What will it mean for the farmer? Beyond the talk of ‘cheap imports’ and ‘safeguards’, what’s the likely reality? What future challenges are suggested by the deal – and what, if any, are the new opportunities?

Seen in perspective, the potential for disruption by new levels of trade with a country almost 10,000 miles away is bound to be limited. For example, those ‘cheap imports’ are unlikely to include much dairy. It’s the beef, lamb and sugar producers who constitute the heart of the question – and whose ‘sensitivities’, in the words of the published text, are explicitly taken into account.

Such are the volumes of red meat that Australian producers are capable of exporting that the removal of tariffs on it will be gradual, phased over ten years. During that period, Australian exporters will have access to an annually rising duty-free UK import quota, after which, for a further five years, a 20% tariff will apply to imports over continuing (still rising) thresholds.

Trade discussions

UK Prime Minister Boris Johnson welcomes Australian Prime Minister Scott Morrison to 10 Downing Street

UK tariffs on Australian sugar – from sugar cane, 85% of which is grown there for export – will be phased out over eight years.

So, to take the example of beef, Australian producers will begin with access to a duty-free quota of 35,000 tonnes. That will have doubled in about five years before hitting 110,000 tonnes in year ten. The sheepmeat quota starts at 25,000 tonnes and rises to 75,000.

Almost all agree that such terms are generous to Australia – particularly given the lack of reciprocal opportunity for British livestock farmers (for whom there have been no equivalent Australian import tariffs to remove). And there are naturally fears over how far this generosity might be exploited – in the vacuum, for example, created by deteriorating relations between Australian food exporters and up-till-now solid trade partner China.

It’s why the environmental and animal welfare standards issue is so important to British farmers – because, apart from anything else, those standards, if fairly applied, would protect the value of their agricultural produce from being undercut by low-price imports (the kind of low-price imports that can only derive from such industrial means of production – pesticides, antibiotics, feed additives, large-scale feedlots – as are illegal or impractible in the UK).

By way of reassurance, the British government has stated that the deal will contain the ‘strongest possible provisions for animal welfare’ – but has so far been explicit only about a block on importing hormone-treated beef.
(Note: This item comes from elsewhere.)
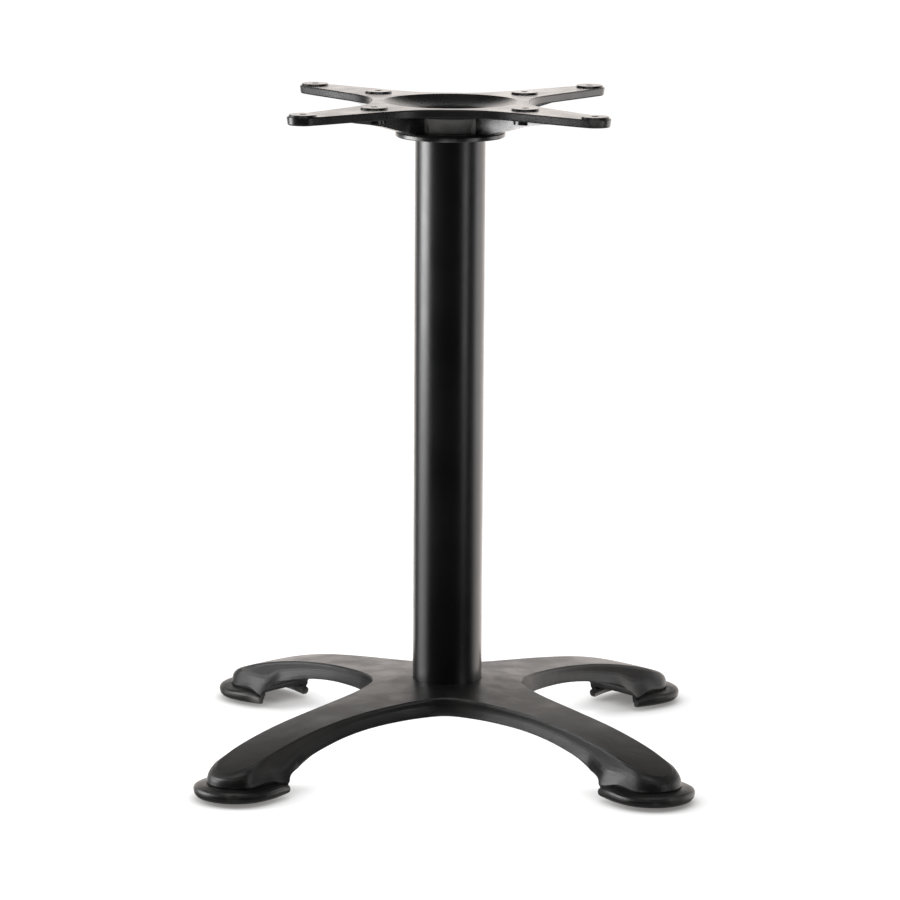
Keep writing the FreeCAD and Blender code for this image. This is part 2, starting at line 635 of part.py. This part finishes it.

The government’s other line of reassurance is that the deal does in fact represent future opportunities for the British livestock farmer – not necessarily in Australia, but in Asia. This is on the understanding that the Australian trade deal will work as a bridge towards further alliances among (and beyond) the Asia-Pacific countries of whose official free trade bloc, the CPTPP, the UK has this year applied for membership.
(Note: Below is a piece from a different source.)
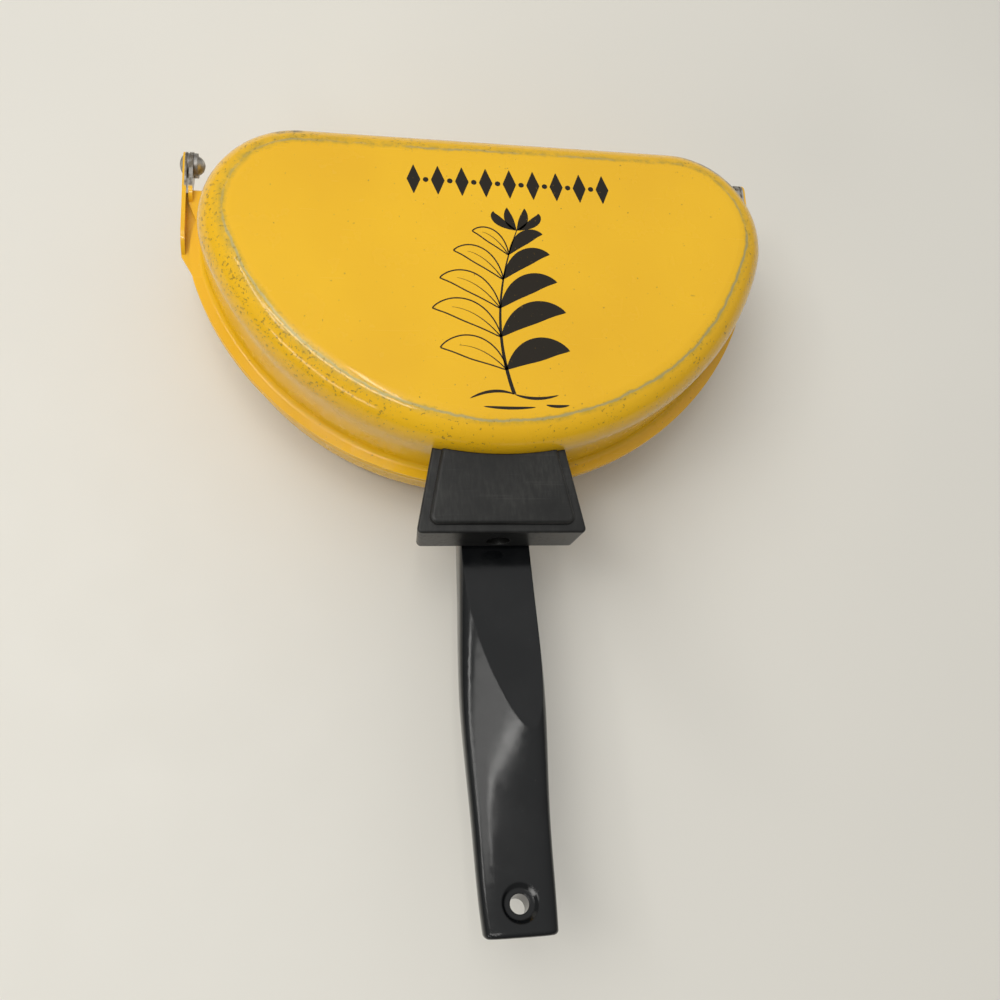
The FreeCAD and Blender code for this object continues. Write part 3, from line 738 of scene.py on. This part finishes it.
# Name, place, direction of the long side, length and width, watts.
area_light("key", (-0.65, 0.50, 1.5), (1, 0.9, 0), (1.2, 1.2), 8.8, seen=False)
area_light("shoulder_streak", (-0.50, -0.21, 1.34), (0.67, -0.56, 0), (0.85, 0.10), 3.2)
area_light("low_streak", (-1.1, -0.9, 0.75), (0.63, -0.77, 0), (1.0, 0.14), 3.0)
area_light("facet_glow", (-0.42, 0.12, 1.33), (1, 0, 0), (0.42, 0.30), 0.9)
area_light("edge_glow", (-0.82, 0.06, 1.10), (0, 1, 0), (0.45, 0.10), 1.1)
area_light("ridge_glow", (-0.13, 0.06, 1.42), (0, 1, 0), (0.36, 0.05), 0.9)

# %% [markdown]
# The world is a smooth sky made from its own direction: bright overhead and
# behind the pan, dimmer near the horizon and in front. That falling light is what
# makes the rounded shoulder darker than the flat face.

# %% World
world = bpy.data.worlds.new("pale_world")
world.use_nodes = True
wt = world.node_tree
sky_split = add(wt, "ShaderNodeSeparateXYZ")
wt.links.new(add(wt, "ShaderNodeTexCoord").outputs["Generated"], sky_split.inputs[0])
upward = fade(wt, sky_split.outputs["Z"], 0.0, 0.95, 0.20, 0.62)
backward = fade(wt, sky_split.outputs["Y"], -0.7, 0.7, 0.64, 1.28)
wt.links.new(calc(wt, "MULTIPLY", upward, backward), wt.nodes["Background"].inputs["Strength"])
wt.nodes["Background"].inputs["Color"].default_value = rgba(0.97, 0.97, 0.96)
bpy.context.scene.world = world
bpy.context.scene.view_settings.view_transform = "Standard"

# %% [markdown]
# The camera looks down steeply from the front left, turned so that the handle
# points down the frame. Its place is given from the point it looks at: a heading,
# a height angle, a distance and a roll about its own line of sight.

# %% Camera
AIM = Vector((-0.0033, -0.0869, 0.081))
HEADING = math.radians(-36.88)
HEIGHT = math.radians(72.27)
ROLL = math.radians(35.73)
DISTANCE = 0.3726
level = math.cos(HEIGHT)
back = Vector((math.sin(HEADING) * level, -math.cos(HEADING) * level, math.sin(HEIGHT)))
camera_data = bpy.data.cameras.new("camera")
camera_data.sensor_width = 36.0
camera_data.lens = 36.9
camera_data.clip_start = 0.01
camera = bpy.data.objects.new("camera", camera_data)
camera.location = AIM + back * DISTANCE
turn = (-back).to_track_quat("-Z", "Y").to_matrix() @ Matrix.Rotation(ROLL, 3, "Z")
camera.rotation_euler = turn.to_euler()
bpy.context.scene.collection.objects.link(camera)
bpy.context.scene.camera = camera

# %% [markdown]
# ## Sizes as plain numbers
# A small helper turns a box of corner points into plain numbers. The finished
# model has to stay inside the CAD box.

# %% Boxes as plain numbers
def plain(box):
    """Nested corner lists as ordinary numbers."""
    return [[float(v) for v in corner] for corner in box]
The International Trade Secretary pointed out to the BBC last month that by 2030 two thirds of the world’s middle classes will be in Asia, that the demand there for high-quality British products (including meat) is growing, and that there is a case for being ‘positive about what we’ve got to sell rather than being defensive’.

But one problem, certainly for the farmer, with the notion of this deal as a first stepping stone is the obvious prospect of subsequent deals, cast in its likeness, reduplicating and scaling up its pressures: New Zealand and the USA, for example, are both major agri-food exporters.
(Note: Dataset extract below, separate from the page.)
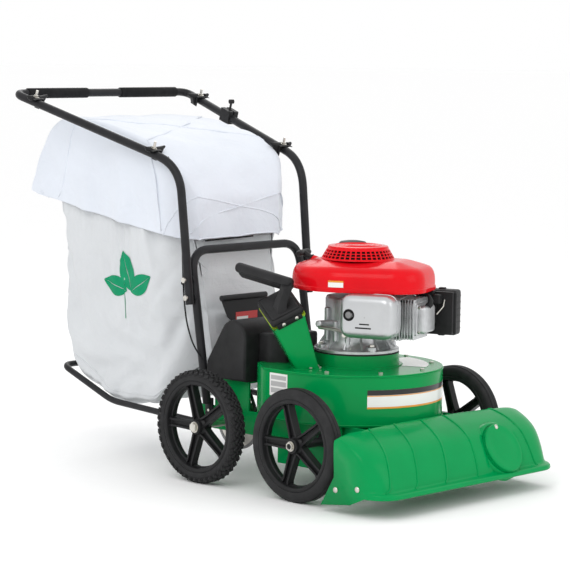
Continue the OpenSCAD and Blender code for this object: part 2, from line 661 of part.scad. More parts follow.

Within the free trade philosophy, of course, such pressures are there to be capitalised upon: to be taken as the stimulus for new innovations, fresh ideas and forward-moving diversification.

The long journey from aspirational thinking towards achieved reality, however, is likely to require the structure and support of subsidised strategies of investment: in market research, network building and other export development initiatives. Concrete reassurances on this front have been requested from the government by, among others, the NFU.

As the effects on the farmer of tariff-elimination kick in over the next years, they will do so in tandem with the much more direct consequences of another high-profile phasing-out: that of payments made under the Basic Payment Scheme.

It means that as early as 2028, when the last of those direct subsidies will have been handed over, British farmers will already be in a very different place from where they are today – a world in which, following new financial incentives, more of them will be more directly engaged than ever with maintaining the health of the natural environment.

It was with an eye on this development that last autumn, just before the new Agriculture Bill passed into law, former NFU economist Sean Rickard suggested to MPs that the government was ‘preparing to shrink the agricultural industry and focus on land management, rather than food production’.

If that is the government’s intention they haven’t said so. But if it isn’t, and if the Australia trade deal genuinely aims to be something more than just a way of priming the country for higher level of food imports, then those much-sought reassurances – on both import controls and export strategies – will be crucial for farming’s confidence in its own future.